- [PROBLEM DESCRIPTION]: Give every line of the material again, exactly as written.

○ ○ ○ ○ ○ ○ ○

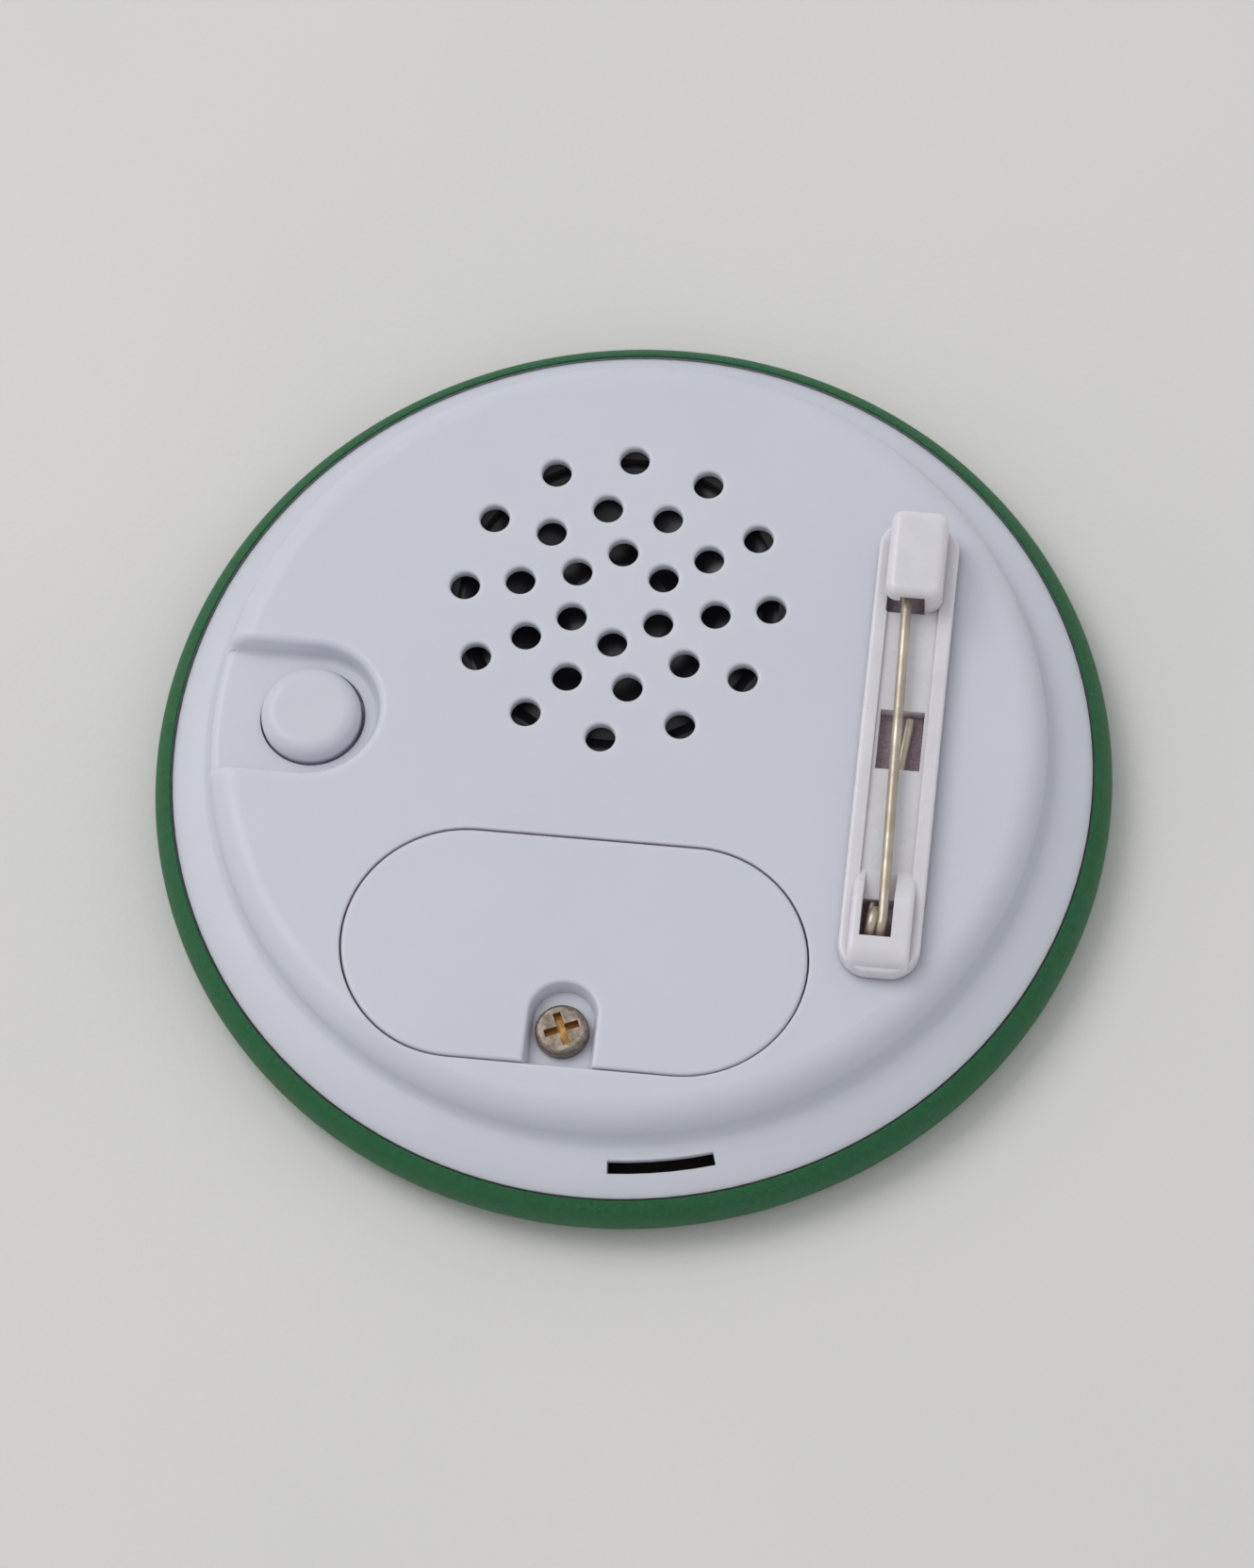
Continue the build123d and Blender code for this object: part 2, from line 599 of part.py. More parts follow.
def pin_hood():
    """The catch: closed on top, at the right and at the end, open in front and under its left lip."""
    hood = block(HOOD_X0, HOOD_X1, HOOD_Y0, BAR_Y1 - 0.4, BAR_FLOOR - 0.4, HOOD_TOP)
    hood = fillet(hood.edges().filter_by(Axis.Z), 0.9)
    hood = fillet(hood.faces().sort_by(Axis.Z)[-1].edges(), 0.7)
    pocket = block(HOOD_X0 + 1.2, HOOD_X1 - 1.3, HOOD_Y0 - 1, 18.2, BAR_FLOOR, HOOD_CEILING)
    way_out = block(HOOD_X0 - 1, HOOD_X0 + 2, HOOD_Y0 - 1, 18.2, BAR_FLOOR, HOOD_CEILING - 0.6)
    return hood - pocket - way_out


def pin_boss():
    """The block that holds the coil, sloping down to the channel's floor and to the bar's end."""
    low = BAR_FLOOR - 0.4
    side = Polyline((BAR_Y0 + 0.2, low), (BAR_Y0 + 0.5, BOSS_TOP), (-12.4, BOSS_TOP), (-8.8, low), close=True)
    boss = Pos(BAR_X - BOSS_W / 2, 0, 0) * extrude(Plane.YZ * make_face(side), amount=BOSS_W)
    end = boss.edges().filter_by(Axis.X).group_by(Axis.Z)[-1].sort_by(Axis.Y)[0]
    boss = fillet(end, 1.3)
    sides = [edge for edge in boss.edges() if (edge @ 0.5).Z > low + 0.5 and abs((edge @ 0.5).X - BAR_X) > 1]
    return fillet(sides, 0.4)


LEG_START = (NEEDLE_X - COIL_PITCH, NEEDLE_Y, NEEDLE_Z - 2 * COIL_R)
LEG_END = (21.5, 3.3, NEEDLE_Z - 2 * COIL_R)


def pin_coil():
    """Half a turn under the needle's root, a full turn beside it, and the anchor leg."""
    z = NEEDLE_Z - COIL_R
    ring = Rot(0, 90, 0) * Torus(COIL_R, WIRE_R)
    behind = block(NEEDLE_X - 1, NEEDLE_X + 1, NEEDLE_Y - 3, NEEDLE_Y, 5, 15)
    first = Pos(NEEDLE_X, NEEDLE_Y, z) * ring & behind
    second = Pos(NEEDLE_X - COIL_PITCH, NEEDLE_Y, z) * ring
    bottom = NEEDLE_Z - 2 * COIL_R
    bridge = rod((NEEDLE_X, NEEDLE_Y, bottom), (NEEDLE_X - COIL_PITCH, NEEDLE_Y, bottom), WIRE_R)
    coil = first + second + bridge + rod(LEG_START, LEG_END, WIRE_R)
    return coil - Pos(NEEDLE_X, NEEDLE_Y, NEEDLE_Z) * Sphere(WIRE_R + RUNNING)


def pin_needle():
    """A straight wire from its ball-shaped root to a ground point."""
    straight = NEEDLE_LENGTH - NEEDLE_TAPER
    body = Pos(0, 0, straight / 2) * Cylinder(WIRE_R, straight)
    point = Pos(0, 0, straight + NEEDLE_TAPER / 2) * Cone(WIRE_R, 0.05, NEEDLE_TAPER)
    wire = Rot(-90, 0, 0) * (body + point + Sphere(WIRE_R))
    return Pos(NEEDLE_X, NEEDLE_Y, NEEDLE_Z) * Rot(0, 0, NEEDLE_LEAN) * wire


# ---- write the nodes ----
nodes = {
    "clear_film": clear_film(),
    "printed_wrap": printed_wrap(),
    "front_shell": front_shell(),
    "inner_cover": inner_cover(),
    "back_housing": back_housing(),
    "battery_door": battery_door(),
    "door_screw": door_screw(),
    "contact_negative": contact_negative(),
    "contact_link_a": contact_link("left", "middle"),
    "contact_link_b": contact_link("middle", "right"),
    "contact_positive": contact_positive(),
    "push_button": push_button(),
    "switch_base": switch_base(),
    "switch_dome": switch_dome(),
    "switch_plunger": switch_plunger(),
    "circuit_board": circuit_board(),
    "board_screws": board_screws(),
    "sound_chip": sound_chip(),
    "board_resistors": board_resistors(),
    "board_capacitor": board_capacitor(),
    "speaker_gasket": speaker_gasket(),
    "speaker_cone": speaker_cone(),
    "speaker_frame": speaker_frame(),
    "speaker_yoke": speaker_yoke(),
    "speaker_magnet": speaker_magnet(),
    "speaker_pole_plate": speaker_pole_plate(),
    "voice_coil": voice_coil(),
    "speaker_terminal_board": speaker_terminal_board(),
    "pin_bar_adhesive": pin_bar_adhesive(),
    "pin_bar": pin_bar(),
    "pin_coil": pin_coil(),
    "pin_needle": pin_needle(),
}
for place in CELLS:
    nodes["battery_cell_" + place] = battery_cell(place)
for name, route in LEADS.items():
    nodes[name] = lead(route)

for name, shape in nodes.items():
    export_step(shape, f"parts/{name}.step")
print(len(nodes), "nodes written")
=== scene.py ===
# %% [markdown]
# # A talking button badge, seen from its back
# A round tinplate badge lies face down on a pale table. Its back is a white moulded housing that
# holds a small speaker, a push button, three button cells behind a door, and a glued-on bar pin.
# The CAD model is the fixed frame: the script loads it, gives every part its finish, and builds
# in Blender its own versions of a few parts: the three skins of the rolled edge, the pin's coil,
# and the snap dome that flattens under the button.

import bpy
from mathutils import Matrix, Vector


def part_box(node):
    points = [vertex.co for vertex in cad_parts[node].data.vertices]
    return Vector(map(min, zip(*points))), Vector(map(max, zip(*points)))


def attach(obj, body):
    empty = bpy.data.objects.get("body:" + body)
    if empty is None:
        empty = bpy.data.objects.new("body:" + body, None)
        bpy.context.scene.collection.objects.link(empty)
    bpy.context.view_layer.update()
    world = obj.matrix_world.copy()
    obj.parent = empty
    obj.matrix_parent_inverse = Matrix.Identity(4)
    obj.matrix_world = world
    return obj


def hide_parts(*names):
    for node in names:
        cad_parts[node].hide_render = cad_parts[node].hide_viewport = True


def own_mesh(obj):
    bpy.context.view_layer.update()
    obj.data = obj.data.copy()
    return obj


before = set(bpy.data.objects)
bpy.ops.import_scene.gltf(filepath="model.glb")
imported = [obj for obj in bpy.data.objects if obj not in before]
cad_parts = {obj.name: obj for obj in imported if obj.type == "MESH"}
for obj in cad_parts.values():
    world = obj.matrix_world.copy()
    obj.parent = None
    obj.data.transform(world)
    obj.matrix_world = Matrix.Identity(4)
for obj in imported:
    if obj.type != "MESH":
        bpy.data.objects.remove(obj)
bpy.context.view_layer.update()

# %% [markdown]
# ## Names used throughout
# Blender measures in metres, and a badge is easier to think about in millimetres. So the lengths
# on the badge are written in millimetres and multiplied by MM; the table and the lamp are far
# larger and stay in metres. Points that lie closer together than SAME_PLACE are merged wherever
# the same corner has been drawn twice.

# %% Shared names
from math import cos, pi, radians, sin

import bmesh
import bpy
from mathutils import Matrix, Vector

MM = 0.001
SAME_PLACE = 0.001 * MM
scene = bpy.context.scene
print("one millimetre is", MM, "m")

# %% [markdown]
# ## The camera
# It stands about 43 cm off, a little to the right of the badge, and looks down at 66 degrees. The
# long lens keeps the round outline close to a plain ellipse. The camera is turned a few degrees
# about its own line of sight, which is why the badge looks rotated on the table.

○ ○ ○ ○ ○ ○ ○

- [SOLUTION]:
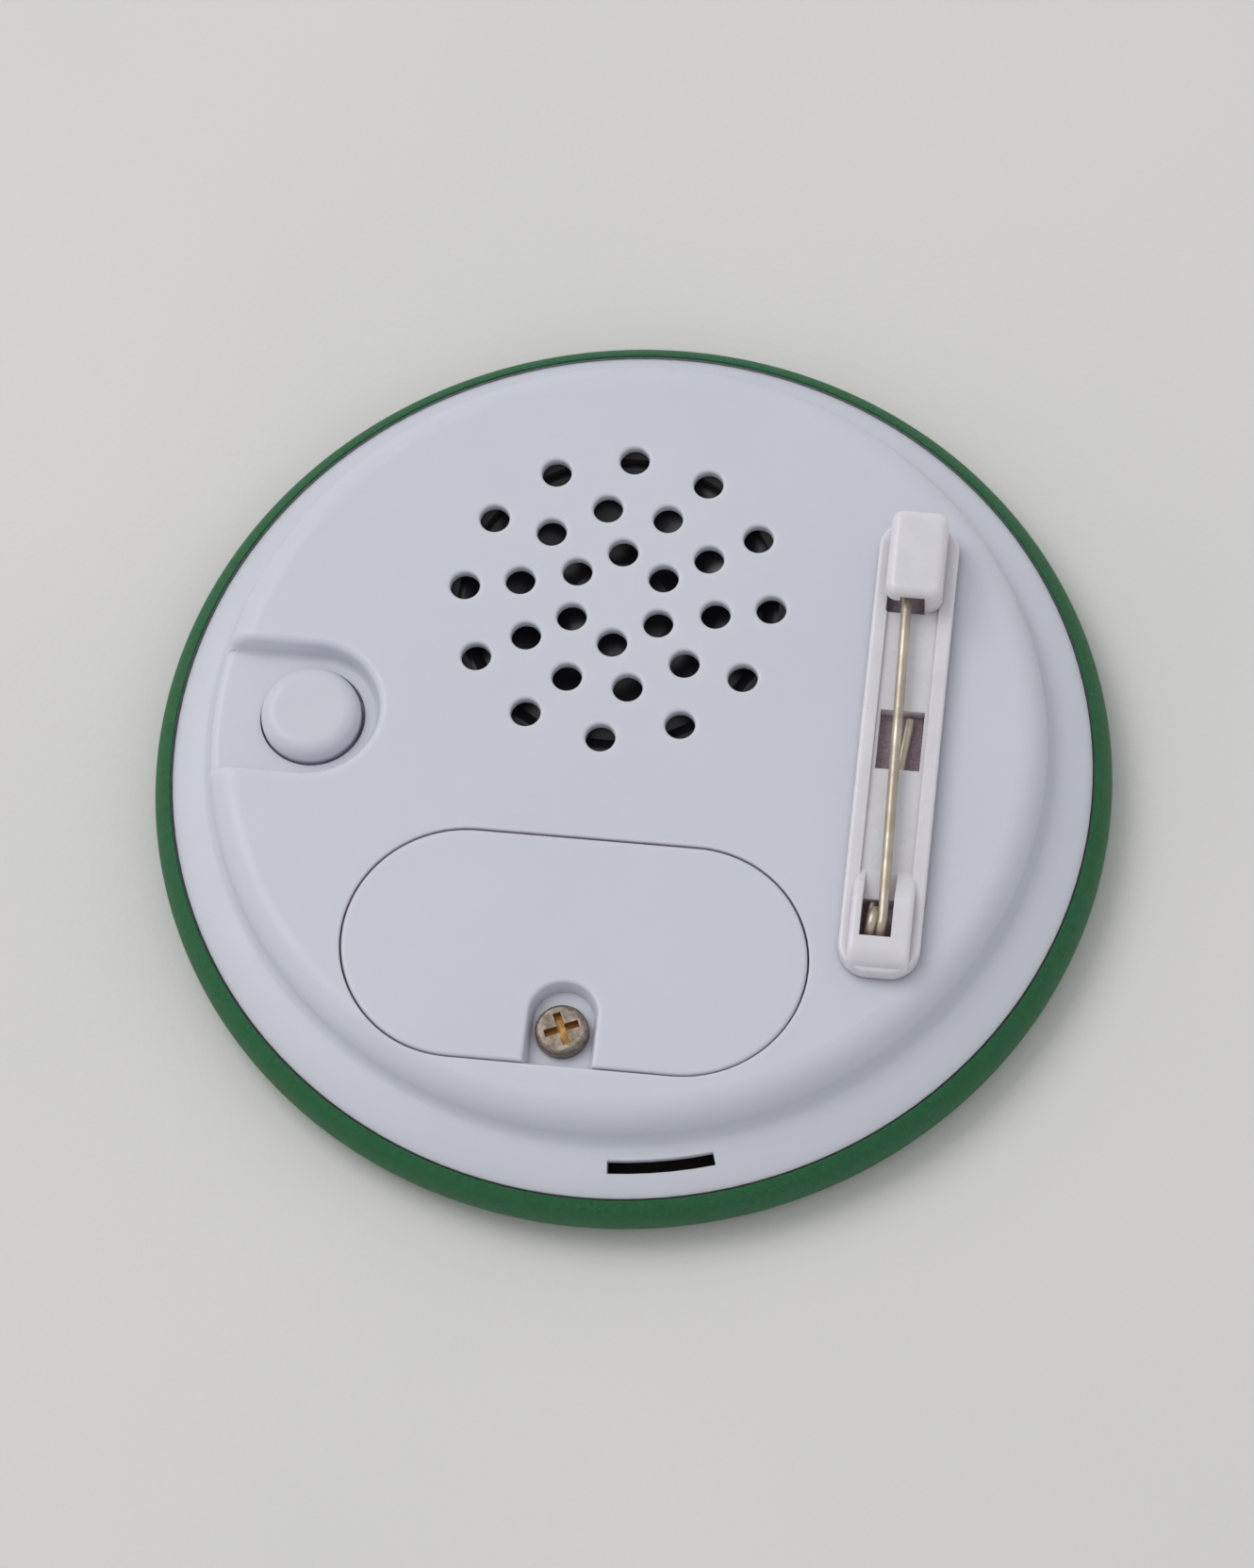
Continue the build123d and Blender code for this object: part 2, from line 599 of part.py. More parts follow.
def pin_hood():
    """The catch: closed on top, at the right and at the end, open in front and under its left lip."""
    hood = block(HOOD_X0, HOOD_X1, HOOD_Y0, BAR_Y1 - 0.4, BAR_FLOOR - 0.4, HOOD_TOP)
    hood = fillet(hood.edges().filter_by(Axis.Z), 0.9)
    hood = fillet(hood.faces().sort_by(Axis.Z)[-1].edges(), 0.7)
    pocket = block(HOOD_X0 + 1.2, HOOD_X1 - 1.3, HOOD_Y0 - 1, 18.2, BAR_FLOOR, HOOD_CEILING)
    way_out = block(HOOD_X0 - 1, HOOD_X0 + 2, HOOD_Y0 - 1, 18.2, BAR_FLOOR, HOOD_CEILING - 0.6)
    return hood - pocket - way_out


def pin_boss():
    """The block that holds the coil, sloping down to the channel's floor and to the bar's end."""
    low = BAR_FLOOR - 0.4
    side = Polyline((BAR_Y0 + 0.2, low), (BAR_Y0 + 0.5, BOSS_TOP), (-12.4, BOSS_TOP), (-8.8, low), close=True)
    boss = Pos(BAR_X - BOSS_W / 2, 0, 0) * extrude(Plane.YZ * make_face(side), amount=BOSS_W)
    end = boss.edges().filter_by(Axis.X).group_by(Axis.Z)[-1].sort_by(Axis.Y)[0]
    boss = fillet(end, 1.3)
    sides = [edge for edge in boss.edges() if (edge @ 0.5).Z > low + 0.5 and abs((edge @ 0.5).X - BAR_X) > 1]
    return fillet(sides, 0.4)


LEG_START = (NEEDLE_X - COIL_PITCH, NEEDLE_Y, NEEDLE_Z - 2 * COIL_R)
LEG_END = (21.5, 3.3, NEEDLE_Z - 2 * COIL_R)


def pin_coil():
    """Half a turn under the needle's root, a full turn beside it, and the anchor leg."""
    z = NEEDLE_Z - COIL_R
    ring = Rot(0, 90, 0) * Torus(COIL_R, WIRE_R)
    behind = block(NEEDLE_X - 1, NEEDLE_X + 1, NEEDLE_Y - 3, NEEDLE_Y, 5, 15)
    first = Pos(NEEDLE_X, NEEDLE_Y, z) * ring & behind
    second = Pos(NEEDLE_X - COIL_PITCH, NEEDLE_Y, z) * ring
    bottom = NEEDLE_Z - 2 * COIL_R
    bridge = rod((NEEDLE_X, NEEDLE_Y, bottom), (NEEDLE_X - COIL_PITCH, NEEDLE_Y, bottom), WIRE_R)
    coil = first + second + bridge + rod(LEG_START, LEG_END, WIRE_R)
    return coil - Pos(NEEDLE_X, NEEDLE_Y, NEEDLE_Z) * Sphere(WIRE_R + RUNNING)


def pin_needle():
    """A straight wire from its ball-shaped root to a ground point."""
    straight = NEEDLE_LENGTH - NEEDLE_TAPER
    body = Pos(0, 0, straight / 2) * Cylinder(WIRE_R, straight)
    point = Pos(0, 0, straight + NEEDLE_TAPER / 2) * Cone(WIRE_R, 0.05, NEEDLE_TAPER)
    wire = Rot(-90, 0, 0) * (body + point + Sphere(WIRE_R))
    return Pos(NEEDLE_X, NEEDLE_Y, NEEDLE_Z) * Rot(0, 0, NEEDLE_LEAN) * wire


# ---- write the nodes ----
nodes = {
    "clear_film": clear_film(),
    "printed_wrap": printed_wrap(),
    "front_shell": front_shell(),
    "inner_cover": inner_cover(),
    "back_housing": back_housing(),
    "battery_door": battery_door(),
    "door_screw": door_screw(),
    "contact_negative": contact_negative(),
    "contact_link_a": contact_link("left", "middle"),
    "contact_link_b": contact_link("middle", "right"),
    "contact_positive": contact_positive(),
    "push_button": push_button(),
    "switch_base": switch_base(),
    "switch_dome": switch_dome(),
    "switch_plunger": switch_plunger(),
    "circuit_board": circuit_board(),
    "board_screws": board_screws(),
    "sound_chip": sound_chip(),
    "board_resistors": board_resistors(),
    "board_capacitor": board_capacitor(),
    "speaker_gasket": speaker_gasket(),
    "speaker_cone": speaker_cone(),
    "speaker_frame": speaker_frame(),
    "speaker_yoke": speaker_yoke(),
    "speaker_magnet": speaker_magnet(),
    "speaker_pole_plate": speaker_pole_plate(),
    "voice_coil": voice_coil(),
    "speaker_terminal_board": speaker_terminal_board(),
    "pin_bar_adhesive": pin_bar_adhesive(),
    "pin_bar": pin_bar(),
    "pin_coil": pin_coil(),
    "pin_needle": pin_needle(),
}
for place in CELLS:
    nodes["battery_cell_" + place] = battery_cell(place)
for name, route in LEADS.items():
    nodes[name] = lead(route)

for name, shape in nodes.items():
    export_step(shape, f"parts/{name}.step")
print(len(nodes), "nodes written")
=== scene.py ===
# %% [markdown]
# # A talking button badge, seen from its back
# A round tinplate badge lies face down on a pale table. Its back is a white moulded housing that
# holds a small speaker, a push button, three button cells behind a door, and a glued-on bar pin.
# The CAD model is the fixed frame: the script loads it, gives every part its finish, and builds
# in Blender its own versions of a few parts: the three skins of the rolled edge, the pin's coil,
# and the snap dome that flattens under the button.

import bpy
from mathutils import Matrix, Vector


def part_box(node):
    points = [vertex.co for vertex in cad_parts[node].data.vertices]
    return Vector(map(min, zip(*points))), Vector(map(max, zip(*points)))


def attach(obj, body):
    empty = bpy.data.objects.get("body:" + body)
    if empty is None:
        empty = bpy.data.objects.new("body:" + body, None)
        bpy.context.scene.collection.objects.link(empty)
    bpy.context.view_layer.update()
    world = obj.matrix_world.copy()
    obj.parent = empty
    obj.matrix_parent_inverse = Matrix.Identity(4)
    obj.matrix_world = world
    return obj


def hide_parts(*names):
    for node in names:
        cad_parts[node].hide_render = cad_parts[node].hide_viewport = True


def own_mesh(obj):
    bpy.context.view_layer.update()
    obj.data = obj.data.copy()
    return obj


before = set(bpy.data.objects)
bpy.ops.import_scene.gltf(filepath="model.glb")
imported = [obj for obj in bpy.data.objects if obj not in before]
cad_parts = {obj.name: obj for obj in imported if obj.type == "MESH"}
for obj in cad_parts.values():
    world = obj.matrix_world.copy()
    obj.parent = None
    obj.data.transform(world)
    obj.matrix_world = Matrix.Identity(4)
for obj in imported:
    if obj.type != "MESH":
        bpy.data.objects.remove(obj)
bpy.context.view_layer.update()

# %% [markdown]
# ## Names used throughout
# Blender measures in metres, and a badge is easier to think about in millimetres. So the lengths
# on the badge are written in millimetres and multiplied by MM; the table and the lamp are far
# larger and stay in metres. Points that lie closer together than SAME_PLACE are merged wherever
# the same corner has been drawn twice.

# %% Shared names
from math import cos, pi, radians, sin

import bmesh
import bpy
from mathutils import Matrix, Vector

MM = 0.001
SAME_PLACE = 0.001 * MM
scene = bpy.context.scene
print("one millimetre is", MM, "m")

# %% [markdown]
# ## The camera
# It stands about 43 cm off, a little to the right of the badge, and looks down at 66 degrees. The
# long lens keeps the round outline close to a plain ellipse. The camera is turned a few degrees
# about its own line of sight, which is why the badge looks rotated on the table.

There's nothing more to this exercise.